His refusal to acknowledge with the psalmist that he is not alone – people are willing to help him, but he ignores their advice – makes it all the more unlikely he will achieve his aim (‘get to heaven’ or achieve happiness) before it’s too late.
The song provides us with a fine picture of the subtleties and contradictions of human psychology. Although we have only the subject’s own words to go on, we’re able to piece together a much fuller and more accurate picture of his character than he himself is aware he’s providing, or is even aware of at all. The picture we’ve been given is of a complex, but pusillanimous character reacting to a painful loss. While his pain is understandable, it’s clear that he exaggerates his plight and blinds himself to possible solutions. In so doing he deceives himself that he’s doing more than he is. He clearly realises he needs to change his approach while refusing to accept the help that’s available. Yet at the same time he seems unaware of the deficiencies in his character which underlie his apparent lethargy.

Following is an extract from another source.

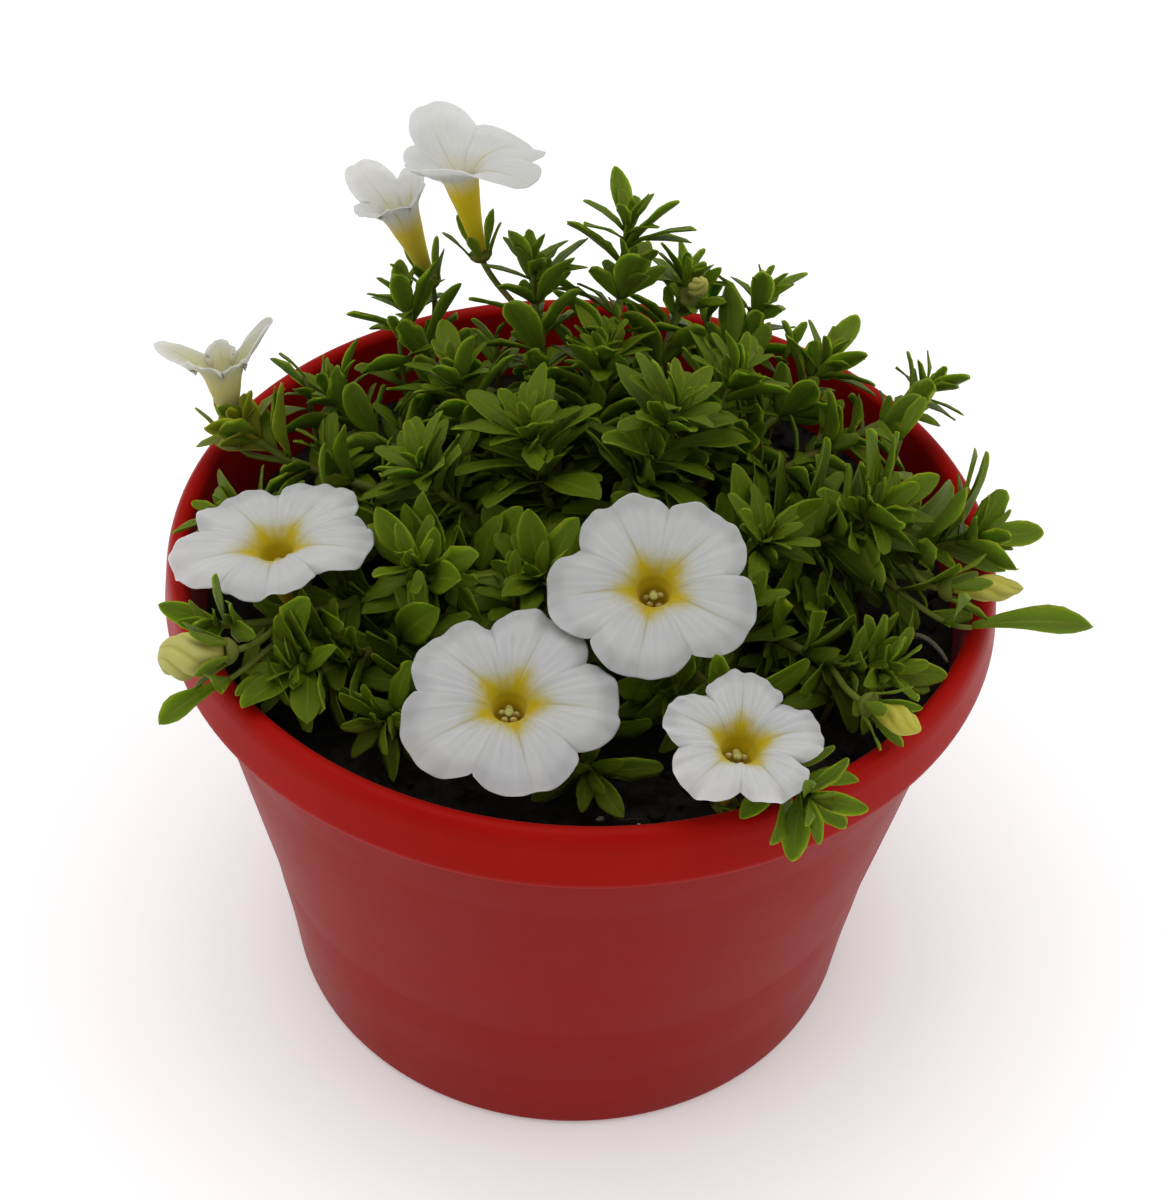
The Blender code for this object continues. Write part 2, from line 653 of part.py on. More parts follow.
def drop_scraps(mesh):
    """Deletes the specks that a join can leave beside the body: loose pieces of a few corners."""
    whole = bmesh.new()
    whole.from_mesh(mesh)
    unseen = set(whole.verts)
    while unseen:
        piece = {unseen.pop()}
        front = list(piece)
        while front:
            near = [e.other_vert(v) for v in front for e in v.link_edges]
            front = [v for v in set(near) if v in unseen]
            unseen.difference_update(front)
            piece.update(front)
        if len(piece) <= SCRAP_CORNERS:
            bmesh.ops.delete(whole, geom=list(piece), context="VERTS")
    whole.to_mesh(mesh)
    whole.free()


def new_collection(name):
    made = bpy.data.collections.new(name)
    bpy.context.scene.collection.children.link(made)
    return made


def upright_cylinder(x, y, low, high, radius, sides):
    return facing_out(stem_rings([(x, y, low), (x, y, high)], (radius, radius), sides))


def make_pot():
    pot = add_object("pot", pot_solid(), "red plastic")
    drills = new_collection("drain holes")
    for k in range(DRAIN_HOLES):
        turn = 2 * math.pi * (k + 0.5) / DRAIN_HOLES
        x, y = DRAIN_CIRCLE * math.cos(turn), DRAIN_CIRCLE * math.sin(turn)
        drill = upright_cylinder(x, y, -3.0, FLOOR_TOP + 3.0, DRAIN_RADIUS, 8)
        add_object(f"drill {k}", drill, "red plastic", drills)
    apply_boolean(pot, drills, "DIFFERENCE", "MANIFOLD")
    shade(pot, 30)
    return pot


def make_soil():
    soil = add_object("soil", soil_solid(), "compost")
    crumble(soil)
    drills = new_collection("stem holes")
    for shoot in SHOOTS:
        x, y, z = stem_curve(shoot)[0]
        drill = upright_cylinder(
            x, y, z - STEM_DEPTH - SOIL_GAP, z + 6.0, STEM_RADIUS + STEM_HOLE_PLAY, HOLE_SIDES
        )
        add_object(f"drill {shoot[0]}", drill, "compost", drills)
    apply_boolean(soil, drills, "DIFFERENCE", "MANIFOLD")


def make_leafy_stem(shoot, leaves):
    """One stem with its leaves, flower stalks and calyces, joined into a single body."""
    name = f"leafy_stem_{shoot[0]}"
    stem = add_object(name, facing_out(stem_solid(shoot)), "leaf green")
    parts = new_collection(f"{name} parts")
    solids = [blade_solid(leaf, STATIONS) for leaf in leaves] + list(stalk_solids(shoot[0]))
    for number, solid in enumerate(solids):
        add_object(f"{name} part {number}", facing_out(solid), "leaf green", parts)
    apply_boolean(stem, parts, "UNION", "MANIFOLD")
    shade(stem, 40)


def shade(made, degrees):
    made.data.shade_smooth()
    made.data.set_sharp_from_angle(angle=math.radians(degrees))


def main():
    clear_scene()
    make_pot()
    make_soil()
    pot_corners = pot_solid()
    leaves = plan_leaves((tree_of(pot_corners), reach_of(pot_corners)))
    for shoot in SHOOTS:
        make_leafy_stem(shoot, leaves[shoot[0]])
    for bloom in BLOOMS:
        shade(add_object(f"bloom_{bloom[0]}", facing_out(corolla_solid(bloom)), "petal white"), 50)
    for bud in BUDS:
        shade(add_object(f"bud_{bud[0]}", facing_out(bud_solid(bud)), "bud yellow"), 50)


main()
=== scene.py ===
"""Looks of a calibrachoa in a red plastic pot: fine leaves, stems, trumpet flowers, buds, crumbly compost and
a moulded pot, each fitted to its solid in the frame. The plan is in millimetres, meshes in metres, +Z up."""

import math
import random

import bpy
import numpy as np
from mathutils import Matrix, Vector
from mathutils.bvhtree import BVHTree


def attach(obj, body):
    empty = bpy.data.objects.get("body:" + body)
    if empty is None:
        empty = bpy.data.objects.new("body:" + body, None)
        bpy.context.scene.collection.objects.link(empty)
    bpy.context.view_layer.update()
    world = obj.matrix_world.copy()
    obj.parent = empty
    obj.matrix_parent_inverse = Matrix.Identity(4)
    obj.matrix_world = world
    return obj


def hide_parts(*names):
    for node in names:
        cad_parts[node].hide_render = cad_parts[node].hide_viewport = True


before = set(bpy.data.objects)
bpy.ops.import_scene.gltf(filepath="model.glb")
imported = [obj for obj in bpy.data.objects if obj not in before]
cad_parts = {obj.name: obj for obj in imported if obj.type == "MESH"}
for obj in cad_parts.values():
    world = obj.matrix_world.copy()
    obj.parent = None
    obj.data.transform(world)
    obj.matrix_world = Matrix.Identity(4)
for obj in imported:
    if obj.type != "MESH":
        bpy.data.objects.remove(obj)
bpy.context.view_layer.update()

# The plant's plan, in millimetres, with the origin under the middle of the pot

MM = 0.001
SEED = 27
UP = np.array((0.0, 0.0, 1.0))
GOLDEN_ANGLE = math.radians(137.508)

# The pot is a turned profile; its wall widens gently and ends in a rim with a turned-down skirt
POT_HEIGHT = 89.8
POT_WALL = 1.6
FLOOR_TOP = 2.8
WALL_RINGS = [(50.3, 1.3), (51.5, 15.0), (53.2, 30.0), (61.6, 80.0)]
GROOVE_TOP = 86.4
SKIRT_RINGS = [(63.3, 86.0), (63.6, 80.7), (64.8, 80.7), (65.0, 81.4), (64.1, 87.4)]
RIM_INNER_RADIUS = 60.7
POT_SIDES = 32
DRAIN_HOLES = 6
DRAIN_RADIUS = 3.4
DRAIN_CIRCLE = 38.0
PAD_RADIUS = 12.0
RECESS = 1.3
FOOT_INNER_RADIUS = 45.2

# The compost fills the pot to a little under the rim and is mounded in the middle
SOIL_GAP = 0.3
SOIL_EDGE_Z = 77.0
SOIL_MOUND = 2.4
SOIL_RADIUS = 59.0
STEM_DEPTH = 7.0

# Stems stand nearer the middle than their tips lean out
STEM_RADIUS = 1.0
STEM_TIP_RADIUS = 0.8
STEM_STATIONS = 6
ROOT_PULL = 0.42
LOWEST_LEAF = 0.30
LEAF_THICKNESS = 0.9
ROOT_OFFSET = 0.1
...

* Lee Hazlewood is quoted as giving the following account of the origin of his song ‘Sugar Town’: “I was in a folk club in LA which had two levels. I could see these kids lining up sugar cubes and they had an eye-dropper and were putting something on them. I wasn’t a doper so I didn’t know what it was but I asked them. It was LSD and one of the kids said, ‘You know, it’s kinda Sugar Town.’ (Singsnap, accessed 1.8.16).